My big fear with digital music is that it is all encoded in ways that may be lost in decades’ time. Many are encrypted. There’s a long chain of technology (and technology companies) that have to stay in place for these files to stay listenable. Sure, I’ll probably convert my files early enough and frequently enough to keep them, at least for the music that is easy to get to and that I like well enough.
But with a good enough microscope you can actually look at the sound waves on a grooved record. The information is right there, for all to see. You don’t need to decode it or decrypt it. That’s why I think vinyl has staying power. I know digital works far better than analog for fidelity and eliminating noise and distortion.

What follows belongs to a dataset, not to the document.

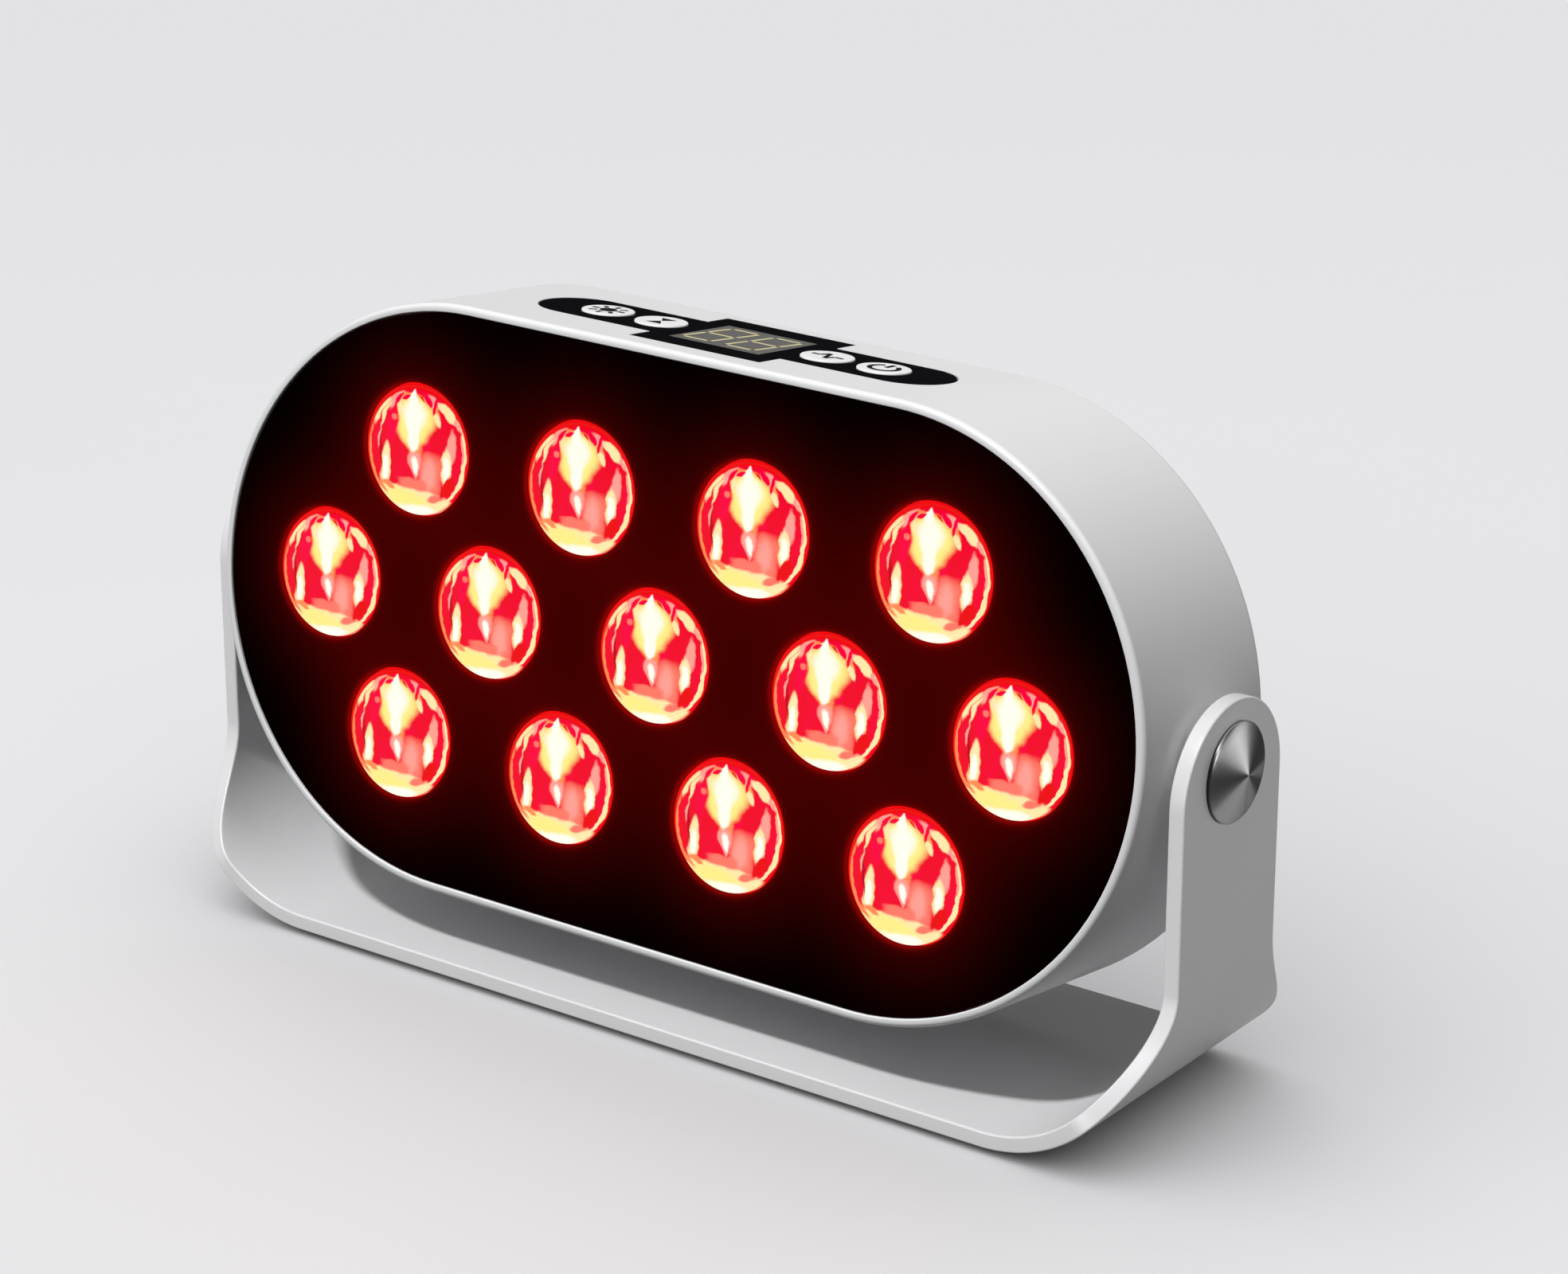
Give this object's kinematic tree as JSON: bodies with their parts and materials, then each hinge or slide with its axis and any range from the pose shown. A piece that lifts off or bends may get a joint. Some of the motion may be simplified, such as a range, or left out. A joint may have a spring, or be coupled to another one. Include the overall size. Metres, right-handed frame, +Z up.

And anyway, like I said, my big reasons for vinyl are paying the artists I love to keep releasing music, and to have a tangible memento with nice artwork to collect at the end of the transaction. The “listening to out of print albums” and “future proofing my music collection” are just bonuses, in my opinion.
Not wholly irrational, but the trend of the art is to preserve backwards compatibility.
For instance, Word will open my old Word Perfect files. (And thank goodness for this!) I’m pretty sure that customer demands will persuade vendors to make their next generation of music players mp3 compatible.
(If not, someone else will compete by selling compatible player apps. The market will provide!)